EGU24-9999, updated on 08 Mar 2024
https://doi.org/10.5194/egusphere-egu24-9999
EGU General Assembly 2024
© Author(s) 2024. This work is distributed under
the Creative Commons Attribution 4.0 License.

FAIR to Enable Cross-Domain Research

Simon Hodson
Simon Hodson
  • CODATA, the Committee on Data of the International Science Council (simon@codata.org)

The major global scientific and human challenges of the 21st century (including climate mitigation and adaptation, environmental sustainability, biodiversity and ecosystem management, disaster risk reduction, the interplay of society, the economy and energy policy) can only be addressed through cross-domain research that seeks to understand complex systems through machine-assisted analysis at scale.  Our capacity for such analysis is currently constrained by the limitations in our ability to access and combine heterogenous data within and across domains.  The FAIR principles and the frameworks set by Open Science provide a significant part of the solution.  Attention needs to be paid to the interfaces where data is used between disciplines: the geosciences have a vital role to play in this work.

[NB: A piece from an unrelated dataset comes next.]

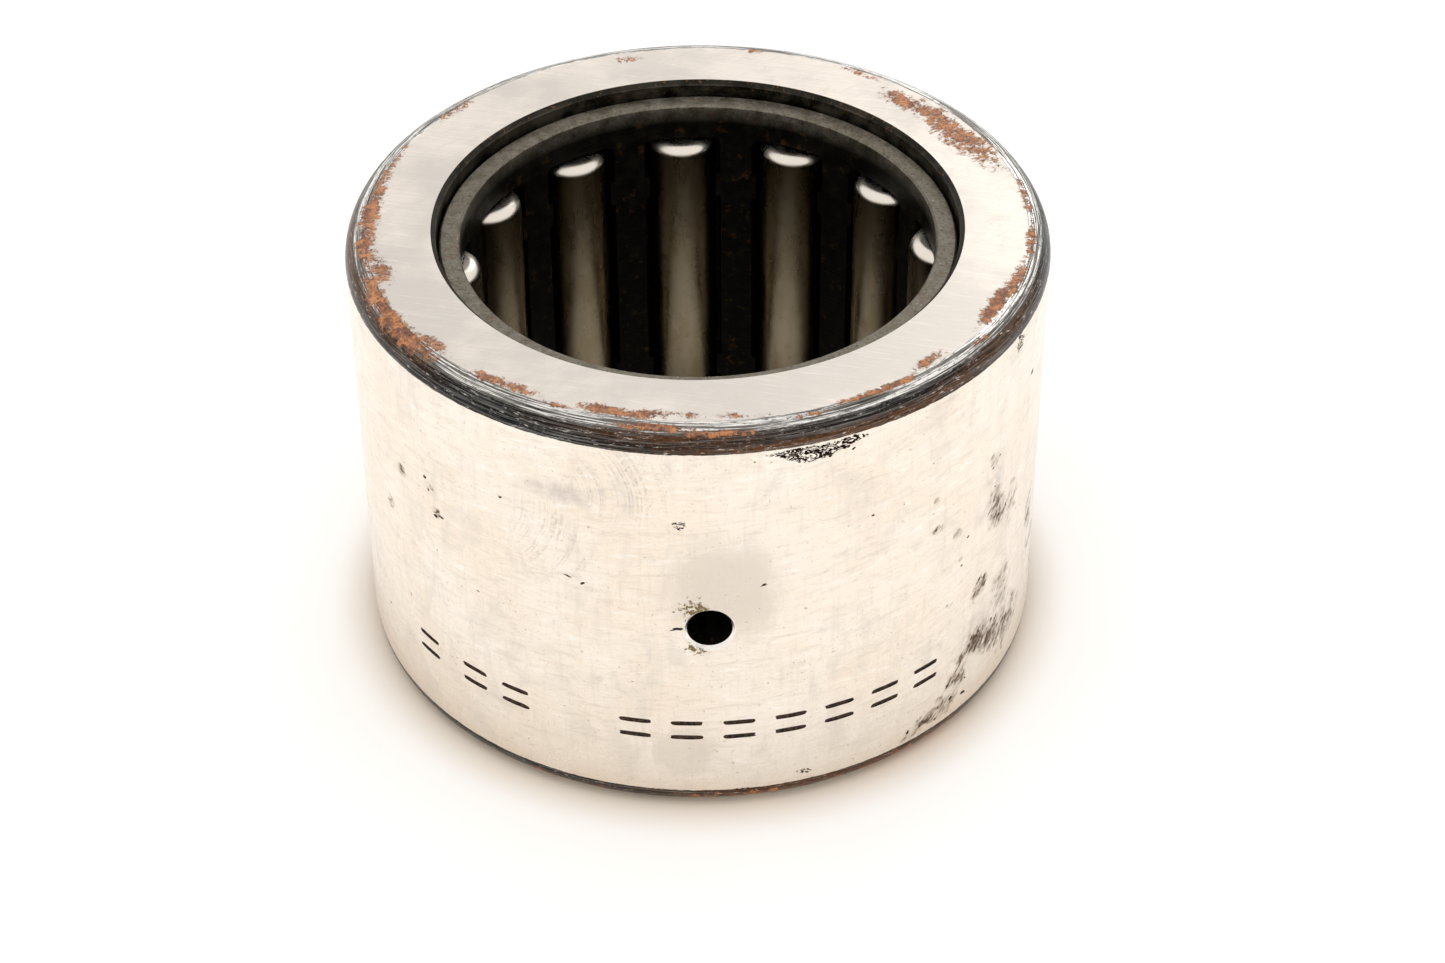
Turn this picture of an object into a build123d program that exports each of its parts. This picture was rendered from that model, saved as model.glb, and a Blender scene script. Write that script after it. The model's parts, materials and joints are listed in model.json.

To help address these issues, CODATA has been entrusted by the International Science Council (ISC) to develop a programme of activity: ‘Making Data Work for Cross-Domain Grand Challenges’.  After some exploratory work, the flagship activity is the WorldFAIR project which focuses on the implementation of the FAIR principles both within and across 11 different domain and cross-domain case studies, with a central effort to understand and guide cross-domain FAIR. It is the first broad-based effort to understand the issues around cross-domain and cross-infrastructure FAIR implementation through a case study driven methodology. Ultimately, WorldFAIR will provide guidance for FAIR implementation both within specific domains and infrastructures and across them.  The necessity, affordances and opportunities for cross-domain research are often overlooked, partly due to entrenched academic disciplines.  This presentation will outline a number of concrete examples of work to advance cross-domain interoperability of relevance to the geosciences community.

The I and the R of FAIR pose considerable challenges but are fundamental to addressing complex issues where datasets need to be combined and in enhancing scientific rigour and reproducibility.  Consequently, increasing attention is being paid to semantics, the maintenance of referenceable vocabularies and ontologies and to metadata profiles—and to tools that facilitate the tracking of provenance and process, or that use variable level metadata and semantics to facilitate data integration.  The semantics of space are particularly important in data linking and combination.  WorldFAIR is also developing the Cross-Domain Interoperability Framework (CDIF) which identifies a set of functional requirements for interoperability, particularly for steps in data combination, and recommends good practices for each of these requirements, in relation to the use of existing or emerging standards and specifications.  The CDIF is categorically not a new standard, but is intended to act as a lingua franca across domain data practices and encourage the incorporation of a number of standards that perform important and specific functions across domains.  We are keen to test this approach with colleagues from as many disciplines and application areas as possible.

This talk will explore these developments in detail, make a case for the importance of further work on the I and the R of FAIR, and invite the geosciences research community to participate in the wider WorldFAIR initiative.